(Some records)
-- Begin --
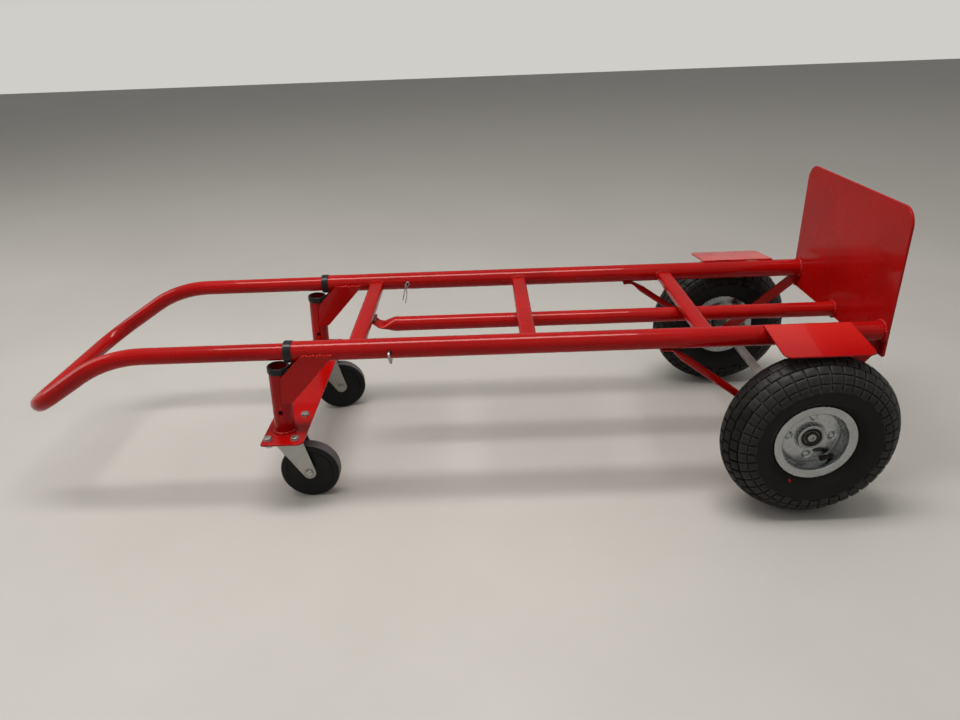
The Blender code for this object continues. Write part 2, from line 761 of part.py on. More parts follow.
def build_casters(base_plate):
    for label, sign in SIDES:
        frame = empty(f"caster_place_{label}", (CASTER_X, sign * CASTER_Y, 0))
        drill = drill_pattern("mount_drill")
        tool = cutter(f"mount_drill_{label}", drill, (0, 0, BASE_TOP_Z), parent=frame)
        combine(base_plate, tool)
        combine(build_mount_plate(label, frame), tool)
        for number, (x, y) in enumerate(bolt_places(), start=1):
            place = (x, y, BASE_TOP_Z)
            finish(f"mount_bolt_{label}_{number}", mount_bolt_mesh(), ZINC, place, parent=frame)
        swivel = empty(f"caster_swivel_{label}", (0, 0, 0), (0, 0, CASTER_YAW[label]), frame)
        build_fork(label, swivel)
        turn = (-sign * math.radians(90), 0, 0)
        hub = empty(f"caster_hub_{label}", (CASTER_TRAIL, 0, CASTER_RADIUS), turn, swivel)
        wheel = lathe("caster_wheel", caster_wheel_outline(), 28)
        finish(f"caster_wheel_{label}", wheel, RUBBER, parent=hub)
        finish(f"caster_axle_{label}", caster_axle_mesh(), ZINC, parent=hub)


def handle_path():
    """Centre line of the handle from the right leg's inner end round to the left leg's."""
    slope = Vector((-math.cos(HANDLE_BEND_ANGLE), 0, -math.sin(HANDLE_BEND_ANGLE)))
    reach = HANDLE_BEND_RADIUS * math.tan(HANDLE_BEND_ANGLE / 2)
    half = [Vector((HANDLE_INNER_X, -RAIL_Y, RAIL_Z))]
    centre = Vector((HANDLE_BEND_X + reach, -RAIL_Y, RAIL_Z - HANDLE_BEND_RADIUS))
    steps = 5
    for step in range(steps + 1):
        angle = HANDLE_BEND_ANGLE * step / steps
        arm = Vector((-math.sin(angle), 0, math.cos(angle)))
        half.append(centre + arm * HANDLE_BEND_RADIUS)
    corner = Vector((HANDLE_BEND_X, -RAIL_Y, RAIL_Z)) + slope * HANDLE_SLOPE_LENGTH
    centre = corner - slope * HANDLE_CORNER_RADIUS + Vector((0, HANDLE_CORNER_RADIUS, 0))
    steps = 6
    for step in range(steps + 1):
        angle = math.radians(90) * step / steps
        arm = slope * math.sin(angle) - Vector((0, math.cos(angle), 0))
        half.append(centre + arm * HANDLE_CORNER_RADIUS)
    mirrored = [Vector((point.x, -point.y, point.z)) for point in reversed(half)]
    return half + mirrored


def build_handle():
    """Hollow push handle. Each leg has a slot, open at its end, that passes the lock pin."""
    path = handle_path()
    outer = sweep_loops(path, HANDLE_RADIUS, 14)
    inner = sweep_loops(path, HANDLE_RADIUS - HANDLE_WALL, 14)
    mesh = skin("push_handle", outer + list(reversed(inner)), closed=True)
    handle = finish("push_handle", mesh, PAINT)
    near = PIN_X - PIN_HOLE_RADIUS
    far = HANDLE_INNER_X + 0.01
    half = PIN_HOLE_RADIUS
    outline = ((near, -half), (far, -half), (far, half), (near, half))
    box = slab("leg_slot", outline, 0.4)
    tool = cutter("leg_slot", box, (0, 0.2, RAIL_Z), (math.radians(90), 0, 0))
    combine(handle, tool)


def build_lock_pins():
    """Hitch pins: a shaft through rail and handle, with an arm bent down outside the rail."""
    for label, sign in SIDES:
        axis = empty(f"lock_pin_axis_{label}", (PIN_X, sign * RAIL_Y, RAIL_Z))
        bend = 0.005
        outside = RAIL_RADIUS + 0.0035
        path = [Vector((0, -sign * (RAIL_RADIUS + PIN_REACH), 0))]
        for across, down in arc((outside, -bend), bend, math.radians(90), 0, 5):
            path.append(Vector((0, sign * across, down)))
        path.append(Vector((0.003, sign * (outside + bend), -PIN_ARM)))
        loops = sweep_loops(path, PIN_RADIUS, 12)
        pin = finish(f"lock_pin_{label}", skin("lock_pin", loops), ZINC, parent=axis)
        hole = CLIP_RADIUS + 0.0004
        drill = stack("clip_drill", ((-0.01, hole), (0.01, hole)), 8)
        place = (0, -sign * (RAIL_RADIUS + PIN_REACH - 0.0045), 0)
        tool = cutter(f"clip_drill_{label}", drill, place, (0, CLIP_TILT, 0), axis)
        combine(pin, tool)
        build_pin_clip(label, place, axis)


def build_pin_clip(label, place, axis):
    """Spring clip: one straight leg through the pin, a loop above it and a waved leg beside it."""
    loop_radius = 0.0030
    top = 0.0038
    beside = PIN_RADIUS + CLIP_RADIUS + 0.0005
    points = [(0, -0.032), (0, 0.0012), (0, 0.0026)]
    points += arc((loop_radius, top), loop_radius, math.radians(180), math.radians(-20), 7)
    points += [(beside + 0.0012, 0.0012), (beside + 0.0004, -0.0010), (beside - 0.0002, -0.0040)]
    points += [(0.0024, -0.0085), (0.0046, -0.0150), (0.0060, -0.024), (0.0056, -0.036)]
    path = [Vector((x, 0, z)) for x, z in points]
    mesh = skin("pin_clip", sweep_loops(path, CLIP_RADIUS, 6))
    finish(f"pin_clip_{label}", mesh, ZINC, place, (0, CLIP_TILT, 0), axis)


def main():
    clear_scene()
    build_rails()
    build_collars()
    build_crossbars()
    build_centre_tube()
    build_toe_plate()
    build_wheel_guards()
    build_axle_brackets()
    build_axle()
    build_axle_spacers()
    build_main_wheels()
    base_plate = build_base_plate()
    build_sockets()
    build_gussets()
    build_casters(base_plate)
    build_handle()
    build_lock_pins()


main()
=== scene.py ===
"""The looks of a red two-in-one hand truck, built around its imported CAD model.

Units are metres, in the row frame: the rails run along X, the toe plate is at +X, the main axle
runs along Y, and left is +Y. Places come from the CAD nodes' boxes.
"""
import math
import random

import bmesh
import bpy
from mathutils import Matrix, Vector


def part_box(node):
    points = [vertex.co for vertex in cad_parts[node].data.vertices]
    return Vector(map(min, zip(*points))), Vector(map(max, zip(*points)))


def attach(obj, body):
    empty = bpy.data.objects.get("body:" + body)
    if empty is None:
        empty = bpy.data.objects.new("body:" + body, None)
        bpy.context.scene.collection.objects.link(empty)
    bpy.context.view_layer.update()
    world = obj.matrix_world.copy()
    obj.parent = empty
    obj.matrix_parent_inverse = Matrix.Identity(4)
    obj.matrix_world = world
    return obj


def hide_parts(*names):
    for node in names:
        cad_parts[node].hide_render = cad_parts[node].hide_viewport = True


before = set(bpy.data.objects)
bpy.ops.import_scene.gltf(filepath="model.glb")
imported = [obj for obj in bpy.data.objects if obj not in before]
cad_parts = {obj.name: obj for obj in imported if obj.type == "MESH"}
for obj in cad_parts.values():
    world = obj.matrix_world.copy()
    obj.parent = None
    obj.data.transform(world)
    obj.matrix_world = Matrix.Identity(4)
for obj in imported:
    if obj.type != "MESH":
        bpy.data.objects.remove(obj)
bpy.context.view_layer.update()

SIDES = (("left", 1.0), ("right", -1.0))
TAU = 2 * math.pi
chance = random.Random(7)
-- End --
-- Begin --
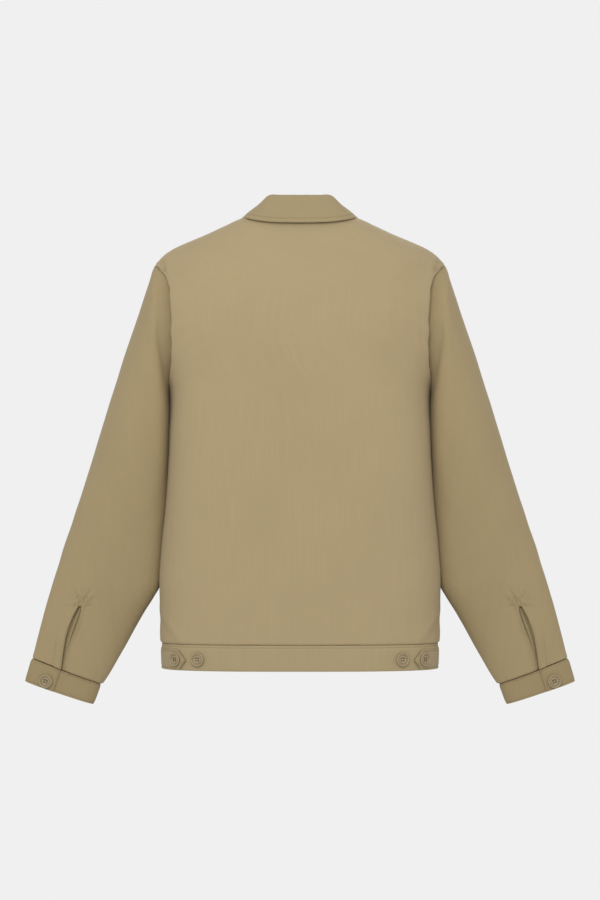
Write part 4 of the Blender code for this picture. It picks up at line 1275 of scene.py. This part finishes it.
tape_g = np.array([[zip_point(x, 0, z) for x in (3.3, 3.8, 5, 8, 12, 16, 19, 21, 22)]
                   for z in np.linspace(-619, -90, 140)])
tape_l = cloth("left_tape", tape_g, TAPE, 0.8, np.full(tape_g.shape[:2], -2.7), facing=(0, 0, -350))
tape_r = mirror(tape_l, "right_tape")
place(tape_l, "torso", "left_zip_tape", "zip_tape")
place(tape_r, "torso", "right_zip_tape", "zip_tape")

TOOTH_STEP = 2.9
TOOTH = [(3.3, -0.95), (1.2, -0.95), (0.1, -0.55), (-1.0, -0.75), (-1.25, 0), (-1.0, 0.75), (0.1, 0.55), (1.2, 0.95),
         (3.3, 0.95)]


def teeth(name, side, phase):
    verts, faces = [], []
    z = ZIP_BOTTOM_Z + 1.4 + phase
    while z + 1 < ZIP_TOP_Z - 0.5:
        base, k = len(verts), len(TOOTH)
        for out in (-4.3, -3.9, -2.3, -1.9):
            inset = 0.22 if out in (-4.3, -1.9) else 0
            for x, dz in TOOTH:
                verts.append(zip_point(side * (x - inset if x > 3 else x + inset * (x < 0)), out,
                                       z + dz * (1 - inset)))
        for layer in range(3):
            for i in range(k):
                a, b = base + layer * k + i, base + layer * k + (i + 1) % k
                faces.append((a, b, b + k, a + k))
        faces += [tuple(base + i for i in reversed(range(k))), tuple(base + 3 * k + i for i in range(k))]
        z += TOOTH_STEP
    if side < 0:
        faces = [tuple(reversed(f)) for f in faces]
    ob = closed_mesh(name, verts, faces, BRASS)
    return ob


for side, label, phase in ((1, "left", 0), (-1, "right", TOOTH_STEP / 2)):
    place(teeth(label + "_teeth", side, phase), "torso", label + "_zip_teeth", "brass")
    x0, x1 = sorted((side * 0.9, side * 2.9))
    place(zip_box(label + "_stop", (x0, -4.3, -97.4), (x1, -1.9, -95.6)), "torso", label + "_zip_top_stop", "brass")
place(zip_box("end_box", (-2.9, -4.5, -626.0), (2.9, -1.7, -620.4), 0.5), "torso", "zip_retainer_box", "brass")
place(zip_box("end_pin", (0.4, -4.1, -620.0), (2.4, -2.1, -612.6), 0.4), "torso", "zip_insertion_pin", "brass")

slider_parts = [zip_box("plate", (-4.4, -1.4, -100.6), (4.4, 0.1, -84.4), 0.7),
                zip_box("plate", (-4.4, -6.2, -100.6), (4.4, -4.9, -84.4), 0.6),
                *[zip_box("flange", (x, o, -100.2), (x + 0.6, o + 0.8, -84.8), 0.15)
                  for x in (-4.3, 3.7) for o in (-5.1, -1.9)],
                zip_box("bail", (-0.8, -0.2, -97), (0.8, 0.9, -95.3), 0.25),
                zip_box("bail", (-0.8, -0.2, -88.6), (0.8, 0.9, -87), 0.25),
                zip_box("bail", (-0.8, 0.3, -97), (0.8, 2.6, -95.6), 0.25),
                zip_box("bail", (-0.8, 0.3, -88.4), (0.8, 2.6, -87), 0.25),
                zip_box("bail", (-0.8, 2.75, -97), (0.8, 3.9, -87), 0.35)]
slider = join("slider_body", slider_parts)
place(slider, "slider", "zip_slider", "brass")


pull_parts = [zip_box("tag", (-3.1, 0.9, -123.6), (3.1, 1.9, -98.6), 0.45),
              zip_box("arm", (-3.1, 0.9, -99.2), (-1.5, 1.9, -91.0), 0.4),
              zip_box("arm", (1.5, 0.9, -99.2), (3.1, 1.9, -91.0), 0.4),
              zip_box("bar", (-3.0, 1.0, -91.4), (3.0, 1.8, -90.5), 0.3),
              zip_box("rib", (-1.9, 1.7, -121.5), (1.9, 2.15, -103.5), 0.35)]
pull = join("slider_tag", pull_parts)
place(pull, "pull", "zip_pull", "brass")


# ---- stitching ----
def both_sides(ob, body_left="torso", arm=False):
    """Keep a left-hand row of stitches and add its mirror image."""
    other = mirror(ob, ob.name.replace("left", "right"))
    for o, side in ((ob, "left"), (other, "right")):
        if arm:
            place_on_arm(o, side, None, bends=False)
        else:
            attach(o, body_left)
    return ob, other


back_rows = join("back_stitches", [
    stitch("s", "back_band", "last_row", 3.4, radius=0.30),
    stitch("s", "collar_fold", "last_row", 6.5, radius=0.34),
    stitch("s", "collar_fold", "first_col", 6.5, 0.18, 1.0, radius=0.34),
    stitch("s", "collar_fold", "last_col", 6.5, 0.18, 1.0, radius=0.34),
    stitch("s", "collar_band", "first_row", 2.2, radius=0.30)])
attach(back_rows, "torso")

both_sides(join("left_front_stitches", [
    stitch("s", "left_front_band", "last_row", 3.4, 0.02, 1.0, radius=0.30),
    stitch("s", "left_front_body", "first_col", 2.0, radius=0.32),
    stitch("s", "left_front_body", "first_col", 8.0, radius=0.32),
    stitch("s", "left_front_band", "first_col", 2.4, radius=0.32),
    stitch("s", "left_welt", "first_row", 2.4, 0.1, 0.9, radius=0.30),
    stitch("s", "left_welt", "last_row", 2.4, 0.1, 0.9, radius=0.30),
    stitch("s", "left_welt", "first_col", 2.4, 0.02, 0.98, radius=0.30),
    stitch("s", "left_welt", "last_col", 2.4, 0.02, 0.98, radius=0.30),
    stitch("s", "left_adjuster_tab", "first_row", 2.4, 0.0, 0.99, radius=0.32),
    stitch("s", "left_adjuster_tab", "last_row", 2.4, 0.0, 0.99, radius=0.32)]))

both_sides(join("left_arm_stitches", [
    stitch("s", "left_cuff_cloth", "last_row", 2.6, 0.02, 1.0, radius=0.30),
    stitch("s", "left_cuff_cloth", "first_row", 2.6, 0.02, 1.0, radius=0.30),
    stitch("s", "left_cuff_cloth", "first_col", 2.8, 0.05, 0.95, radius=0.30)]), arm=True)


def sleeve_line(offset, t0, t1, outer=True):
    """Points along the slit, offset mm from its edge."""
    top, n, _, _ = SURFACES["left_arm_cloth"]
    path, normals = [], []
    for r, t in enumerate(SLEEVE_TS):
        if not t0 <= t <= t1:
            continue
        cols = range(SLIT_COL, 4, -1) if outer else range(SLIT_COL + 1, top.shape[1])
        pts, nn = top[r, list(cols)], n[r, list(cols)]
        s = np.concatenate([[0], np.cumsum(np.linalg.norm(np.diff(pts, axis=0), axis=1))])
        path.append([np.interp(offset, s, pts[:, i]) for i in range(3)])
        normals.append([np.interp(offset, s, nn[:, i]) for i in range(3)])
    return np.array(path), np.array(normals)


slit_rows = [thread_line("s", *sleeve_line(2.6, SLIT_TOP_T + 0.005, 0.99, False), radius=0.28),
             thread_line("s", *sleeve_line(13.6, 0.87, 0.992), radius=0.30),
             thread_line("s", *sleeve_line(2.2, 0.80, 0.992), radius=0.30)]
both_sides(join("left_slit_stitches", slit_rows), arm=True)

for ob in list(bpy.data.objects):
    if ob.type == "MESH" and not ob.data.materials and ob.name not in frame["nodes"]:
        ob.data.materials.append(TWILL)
-- End --
# Instructions to follow
Taking the lines above, repeat exactly those from the line that contains "build_gussets()" through the line that contains "before = set(bpy.data.objects)", and both of those lines as well. Include nothing else.

# Task output
    build_gussets()
    build_casters(base_plate)
    build_handle()
    build_lock_pins()


main()
=== scene.py ===
"""The looks of a red two-in-one hand truck, built around its imported CAD model.

Units are metres, in the row frame: the rails run along X, the toe plate is at +X, the main axle
runs along Y, and left is +Y. Places come from the CAD nodes' boxes.
"""
import math
import random

import bmesh
import bpy
from mathutils import Matrix, Vector


def part_box(node):
    points = [vertex.co for vertex in cad_parts[node].data.vertices]
    return Vector(map(min, zip(*points))), Vector(map(max, zip(*points)))


def attach(obj, body):
    empty = bpy.data.objects.get("body:" + body)
    if empty is None:
        empty = bpy.data.objects.new("body:" + body, None)
        bpy.context.scene.collection.objects.link(empty)
    bpy.context.view_layer.update()
    world = obj.matrix_world.copy()
    obj.parent = empty
    obj.matrix_parent_inverse = Matrix.Identity(4)
    obj.matrix_world = world
    return obj


def hide_parts(*names):
    for node in names:
        cad_parts[node].hide_render = cad_parts[node].hide_viewport = True


before = set(bpy.data.objects)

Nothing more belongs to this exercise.